Incident response ownership needs to improve

According to researchers, a large part of the problem lies in a lack of clear ownership in incident response. Just 21% of respondents said they regularly isolate incidents to a specific team, while 36% admit they rarely isolate them.

This, the study noted, shows a serious lack of maturity in incident response, increasing the risk that important security alerts are left unaddressed, leaving organizations more vulnerable to attacks and exposing them to avoidable breaches and downtime.

Splunk advised heightened efforts to bridge silos across teams and strengthen observability practices. When observability and security teams work more closely together, ownership is better defined and fewer alerts are missed.

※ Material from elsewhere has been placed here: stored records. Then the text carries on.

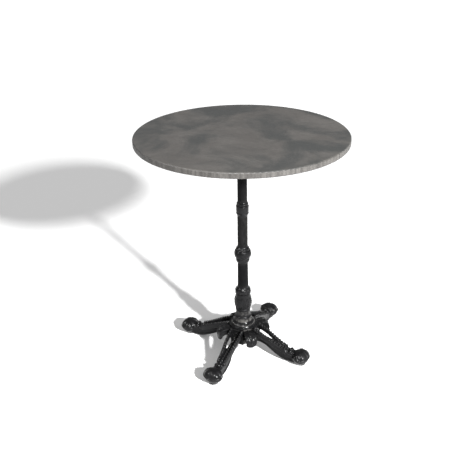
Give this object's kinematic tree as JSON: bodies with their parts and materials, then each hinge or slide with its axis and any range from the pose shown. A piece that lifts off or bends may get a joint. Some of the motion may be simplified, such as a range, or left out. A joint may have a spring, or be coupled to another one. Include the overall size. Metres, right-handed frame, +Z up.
{
  "type": "bistro table",
  "caption": "Round bistro table: flat moulded top on a turned cast-iron column with splayed openwork legs, drooping leaves and adjustable glides.",
  "frame": {"origin": "on the floor under the centre of the top", "axes": "+Z up along the column, +X along leg 1, the other legs a quarter turn apart"},
  "size_m": [0.6, 0.6, 0.72],
  "materials": {
    "moulded_top": "melamine-faced moulded board with a clouded grey stone decor",
    "black_cast_iron": "gloss black paint",
    "black_tube": "gloss black paint",
    "bracket_iron": "satin black paint",
    "zinc_steel": "zinc plated",
    "brass_insert": "plain turned",
    "glide_plastic": "black moulded polyamide"
  },
  "bodies": {
    "table": {"table_top": "moulded_top", "top_inserts": "brass_insert", "top_spider": "bracket_iron", "top_screws": "zinc_steel", "top_screw_washers": "zinc_steel", "tie_rod": "zinc_steel", "tie_rod_top_washer": "zinc_steel", "tie_rod_top_nut": "zinc_steel", "tie_rod_bottom_washer": "zinc_steel", "tie_rod_bottom_nut": "zinc_steel", "leg_bolts": "zinc_steel", "leaf_screws": "zinc_steel", "upper_shaft": "black_tube", "middle_shaft": "black_tube", "lower_shaft": "black_tube", "upper_collar": "black_cast_iron", "middle_knop": "black_cast_iron", "vase_ring": "black_cast_iron", "vase": "black_cast_iron", "hub_collar": "black_cast_iron", "base_hub": "black_cast_iron", "leg_1": "black_cast_iron", "leaf_1": "black_cast_iron", "leg_2": "black_cast_iron", "leaf_2": "black_cast_iron", "leg_3": "black_cast_iron", "leaf_3": "black_cast_iron", "leg_4": "black_cast_iron", "leaf_4": "black_cast_iron"},
    "glide_foot_1": {"glide_pad_1": "glide_plastic"},
    "glide_screw_1": {"glide_stud_1": "zinc_steel"},
    "glide_foot_2": {"glide_pad_2": "glide_plastic"},
    "glide_screw_2": {"glide_stud_2": "zinc_steel"},
    "glide_foot_3": {"glide_pad_3": "glide_plastic"},
    "glide_screw_3": {"glide_stud_3": "zinc_steel"},
    "glide_foot_4": {"glide_pad_4": "glide_plastic"},
    "glide_screw_4": {"glide_stud_4": "zinc_steel"}
  },
  "joints": [
    {"name": "glide_height_1", "type": "slide", "parent": "table", "child": "glide_foot_1", "axis": [0, 0, -1], "range_m": [0, 0.012]},
    {"name": "glide_turn_1", "type": "hinge", "parent": "glide_foot_1", "child": "glide_screw_1", "pos_m": [0.2, 0, 0.005], "axis": [0, 0, -1], "range_deg": [0, 3456]},
    {"name": "glide_height_2", "type": "slide", "parent": "table", "child": "glide_foot_2", "axis": [0, 0, -1], "range_m": [0, 0.012]},
    {"name": "glide_turn_2", "type": "hinge", "parent": "glide_foot_2", "child": "glide_screw_2", "pos_m": [0, 0.2, 0.005], "axis": [0, 0, -1], "range_deg": [0, 3456]},
    {"name": "glide_height_3", "type": "slide", "parent": "table", "child": "glide_foot_3", "axis": [0, 0, -1], "range_m": [0, 0.012]},
    {"name": "glide_turn_3", "type": "hinge", "parent": "glide_foot_3", "child": "glide_screw_3", "pos_m": [-0.2, 0, 0.005], "axis": [0, 0, -1], "range_deg": [0, 3456]},
    {"name": "glide_height_4", "type": "slide", "parent": "table", "child": "glide_foot_4", "axis": [0, 0, -1], "range_m": [0, 0.012]},
    {"name": "glide_turn_4", "type": "hinge", "parent": "glide_foot_4", "child": "glide_screw_4", "pos_m": [0, -0.2, 0.005], "axis": [0, 0, -1], "range_deg": [0, 3456]}
  ],
  "couplings": [
    {"joint": "glide_turn_1", "follows": "glide_height_1", "rad_per_m": 5026.5},
    {"joint": "glide_turn_2", "follows": "glide_height_2", "rad_per_m": 5026.5},
    {"joint": "glide_turn_3", "follows": "glide_height_3", "rad_per_m": 5026.5},
    {"joint": "glide_turn_4", "follows": "glide_height_4", "rad_per_m": 5026.5}
  ]
}
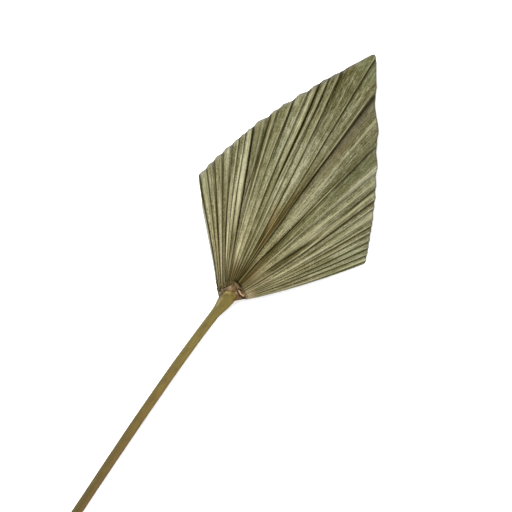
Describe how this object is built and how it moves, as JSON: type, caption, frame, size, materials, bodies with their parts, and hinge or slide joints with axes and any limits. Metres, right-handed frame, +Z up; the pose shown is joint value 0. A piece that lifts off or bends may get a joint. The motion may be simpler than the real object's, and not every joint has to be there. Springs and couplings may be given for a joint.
{
  "type": "fan palm leaf",
  "caption": "Dried fan palm leaf trimmed to a pointed spear, its blade pleated from a rimmed hub at the end of a slender bare stalk, lying face up.",
  "frame": {"origin": "middle of the leaf's box, on the surface it lies on", "axes": "+X along the leaf from the stalk's cut end to the blade's tip, +Y to the blade's left margin seen from above, +Z up"},
  "size_m": [0.5, 0.1694, 0.0132],
  "materials": {
    "blade": "dry matt leaf, grey-green with pale ridges and dark olive folds",
    "hastula": "dry matt, brown with a pale pinkish crest",
    "petiole": "dry satin stalk, ochre near the blade and browner towards its cut end"
  },
  "bodies": {
    "root": {"blade": "blade", "hastula": "hastula", "petiole": "petiole"}
  },
  "joints": []
}
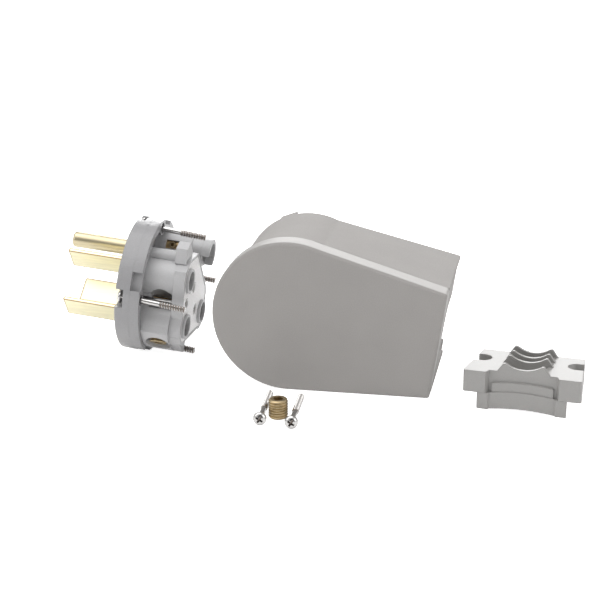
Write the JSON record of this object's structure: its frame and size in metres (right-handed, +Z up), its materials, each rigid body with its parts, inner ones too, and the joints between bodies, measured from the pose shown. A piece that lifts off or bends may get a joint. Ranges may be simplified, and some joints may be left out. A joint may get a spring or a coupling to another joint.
{
  "type": "three-phase power plug",
  "caption": "Straight-blade three-phase plug with ground pin, taken apart: angled housing, face assembly, ribbed cord clamp and loose screws.",
  "frame": {"origin": "on the floor, in the middle of the housing flange's resting strip, under the round end's axis", "axes": "+X along the housing's lower side to its cord end, +Y from its closed face to its mouth, +Z up"},
  "size_m": [0.2331, 0.1158, 0.065],
  "materials": {
    "housing": "satin moulded",
    "clamp": "satin moulded",
    "face": "satin moulded",
    "block": "satin moulded",
    "retainer": "speckled moulded",
    "blade_brass": "polished",
    "pin_brass": "polished",
    "terminal_brass": "machined",
    "screw_brass": "machined",
    "insert_brass": "machined",
    "steel": "bright plated"
  },
  "bodies": {
    "plug": {"housing": "housing", "cord_clamp": "clamp", "assembly_inserts": "insert_brass", "clamp_inserts": "insert_brass", "face_body": "face", "terminal_block": "block", "retainer_plate": "retainer", "retainer_screws": "steel", "blade_a": "blade_brass", "blade_b": "blade_brass", "blade_c": "blade_brass", "ground_pin": "pin_brass", "terminal_a": "terminal_brass", "terminal_b": "terminal_brass", "terminal_c": "terminal_brass", "terminal_ground": "terminal_brass", "terminal_screw_a": "screw_brass", "clamp_screw_left": "steel", "clamp_screw_right": "steel"},
    "terminal_screw_b": {"terminal_screw_b": "screw_brass"},
    "terminal_screw_c": {"terminal_screw_c": "screw_brass"},
    "terminal_screw_ground": {"terminal_screw_ground": "screw_brass"},
    "assembly_screw_right": {"assembly_screw_right": "steel"},
    "assembly_screw_top": {"assembly_screw_top": "steel"},
    "assembly_screw_left": {"assembly_screw_left": "steel"},
    "assembly_screw_bottom": {"assembly_screw_bottom": "steel"}
  },
  "joints": [
    {"name": "turn_terminal_screw_b", "type": "hinge", "parent": "plug", "child": "terminal_screw_b", "pos_m": [-0.0608, 0.04933, 0.01522], "axis": [-0.0498, 0.6646, -0.7455], "continuous": true},
    {"name": "turn_terminal_screw_c", "type": "hinge", "parent": "plug", "child": "terminal_screw_c", "pos_m": [-0.06151, 0.02325, 0.01683], "axis": [-0.0997, -0.4894, -0.8663], "continuous": true},
    {"name": "turn_terminal_screw_ground", "type": "hinge", "parent": "plug", "child": "terminal_screw_ground", "pos_m": [-0.06147, 0.04927, 0.04377], "axis": [0.0166, -0.8799, 0.475], "continuous": true},
    {"name": "turn_assembly_screw_right", "type": "hinge", "parent": "plug", "child": "assembly_screw_right", "pos_m": [-0.07196, 0.06358, 0.02854], "axis": [0.9885, -0.0328, -0.1478], "continuous": true},
    {"name": "turn_assembly_screw_top", "type": "hinge", "parent": "plug", "child": "assembly_screw_top", "pos_m": [-0.07011, 0.03886, 0.05626], "axis": [0.9885, -0.0328, -0.1478], "continuous": true},
    {"name": "turn_assembly_screw_left", "type": "hinge", "parent": "plug", "child": "assembly_screw_left", "pos_m": [-0.07339, 0.01109, 0.03173], "axis": [0.9885, -0.0328, -0.1478], "continuous": true},
    {"name": "turn_assembly_screw_bottom", "type": "hinge", "parent": "plug", "child": "assembly_screw_bottom", "pos_m": [-0.07524, 0.03581, 0.004], "axis": [0.9813, -0.1718, -0.0872], "continuous": true}
  ]
}
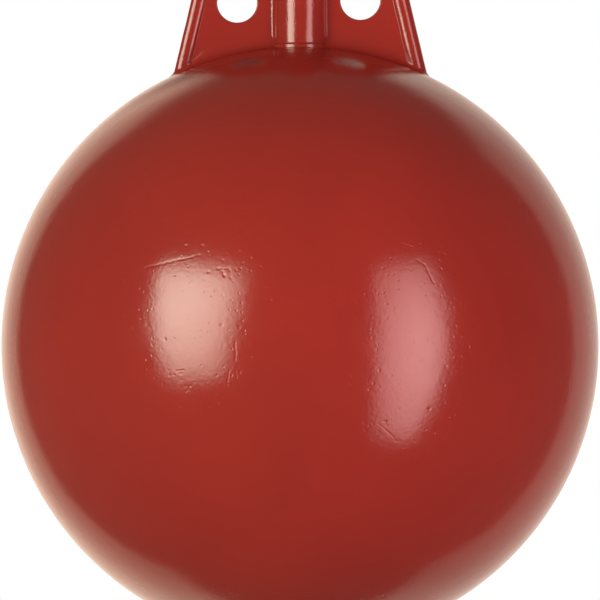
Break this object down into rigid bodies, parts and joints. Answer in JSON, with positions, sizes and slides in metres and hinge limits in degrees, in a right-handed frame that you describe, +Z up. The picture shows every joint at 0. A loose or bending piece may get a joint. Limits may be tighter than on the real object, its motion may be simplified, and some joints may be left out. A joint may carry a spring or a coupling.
{
  "type": "marker buoy",
  "caption": "Hollow hard-plastic ball float whose moulded top lug is a thin rimmed web with rope eyes on either side of an upright post, for marking a mooring or a line.",
  "frame": {"origin": "lowest point of the ball, straight below the post", "axes": "+Z up along the post's axis through the ball's centre; the web lies in the XZ plane, so its flat faces look along -Y (front) and +Y (back) and the rope eyes run along Y"},
  "size_m": [0.3, 0.3, 0.37],
  "materials": {
    "red_plastic": "gloss, with fine moulding pits and light scuffs on the ball"
  },
  "bodies": {
    "root": {"buoy_body": "red_plastic"}
  },
  "joints": []
}
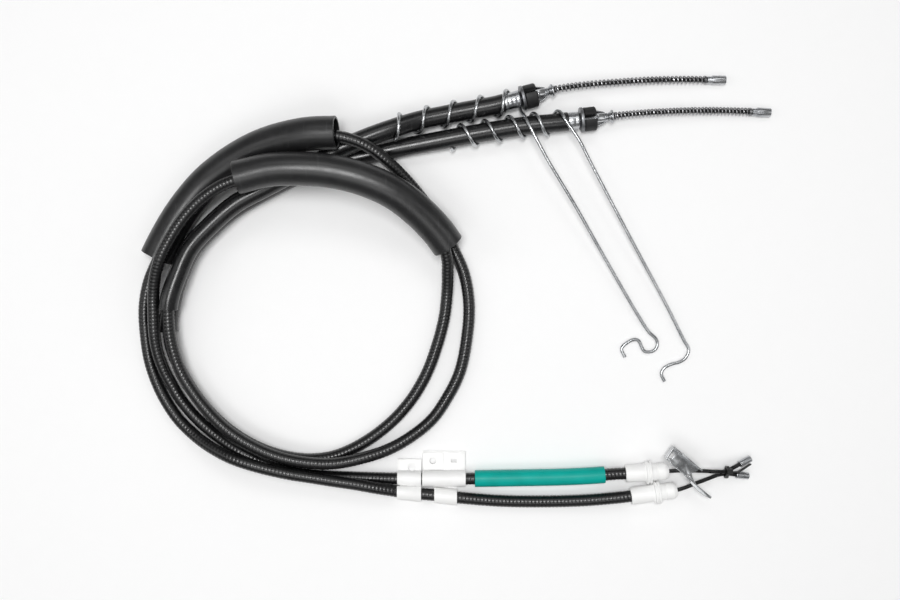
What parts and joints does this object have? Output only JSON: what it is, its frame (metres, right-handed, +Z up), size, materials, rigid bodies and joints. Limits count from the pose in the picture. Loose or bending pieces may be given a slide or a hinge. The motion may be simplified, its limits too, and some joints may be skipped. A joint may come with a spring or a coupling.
{
  "type": "parking brake cable",
  "caption": "Twin sheathed parking brake cables laid in a loop, with wheel end fittings, return and hook springs, protective sleeves, mounting clips and lever end nipples.",
  "frame": {"origin": "middle of the bounding box in x and y, on the plane that the set lies on (z = 0)", "axes": "+X towards the cable ends, along the longest extent; +Y across the loop towards the wheel ends; +Z up from the surface, the shortest extent"},
  "size_m": [0.5335, 0.3643, 0.0597],
  "materials": {
    "black_plastic": "satin black plastic, finely ribbed on the conduits",
    "black_sleeve": "loose satin black sleeve",
    "black_rubber": "matt black rubber",
    "black_coat": "black coating on the wire",
    "teal": "satin teal plastic",
    "white_plastic": "satin white plastic",
    "zinc": "bright zinc plate",
    "spring_steel": "bare spring steel"
  },
  "bodies": {
    "root": {"inner_wire_a": "black_coat", "conduit_a": "black_plastic", "wheel_tube_a": "black_plastic", "wheel_nipple_a": "zinc", "return_spring_a": "spring_steel", "spring_seat_a": "zinc", "wheel_fitting_a": "zinc", "collar_a": "black_rubber", "washer_a": "zinc", "hook_spring_a": "zinc", "loose_sleeve_a": "black_sleeve", "lever_fitting_a": "white_plastic", "lever_nipple_a": "zinc", "inner_wire_b": "black_coat", "conduit_b": "black_plastic", "wheel_tube_b": "black_plastic", "wheel_nipple_b": "zinc", "return_spring_b": "spring_steel", "spring_seat_b": "zinc", "wheel_fitting_b": "zinc", "collar_b": "black_rubber", "washer_b": "zinc", "hook_spring_b": "zinc", "loose_sleeve_b": "black_sleeve", "lever_fitting_b": "white_plastic", "lever_nipple_b": "zinc", "colour_sleeve_b": "teal", "twin_clip": "white_plastic", "guide_clip": "white_plastic", "steel_lever": "zinc", "cable_tie": "black_plastic"}
  },
  "joints": []
}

In fact, 64% of global respondents reported that stronger collaboration between these functions reduces customer-impacting incidents.

Observability in the spotlight

In terms of tools, organizations should be seeking out observability solutions that accurately triage alerts, understand context, suggest clear remediation paths, and reduce the number of interfaces stressed teams are required to work with.

"To build resilience and combat alert fatigue, organisations need to consider the psychological wellbeing of their IT staff and ensure the tools they use genuinely support them," said Jenner.

"With the right systems in place, alongside better cross-departmental co-ordination, teams can act quickly, with confidence and avoid the pitfalls of alert fatigue.”

Recent research from Arctic Wolf found that cyber criminals are aiming to increase pressure on security teams by timing their attacks for outside business hours, deliberately increasing alert fatigue.

More than half of alerts recorded by security operations teams are recorded after most of the business has clocked out, with around 15% taking place on weekends.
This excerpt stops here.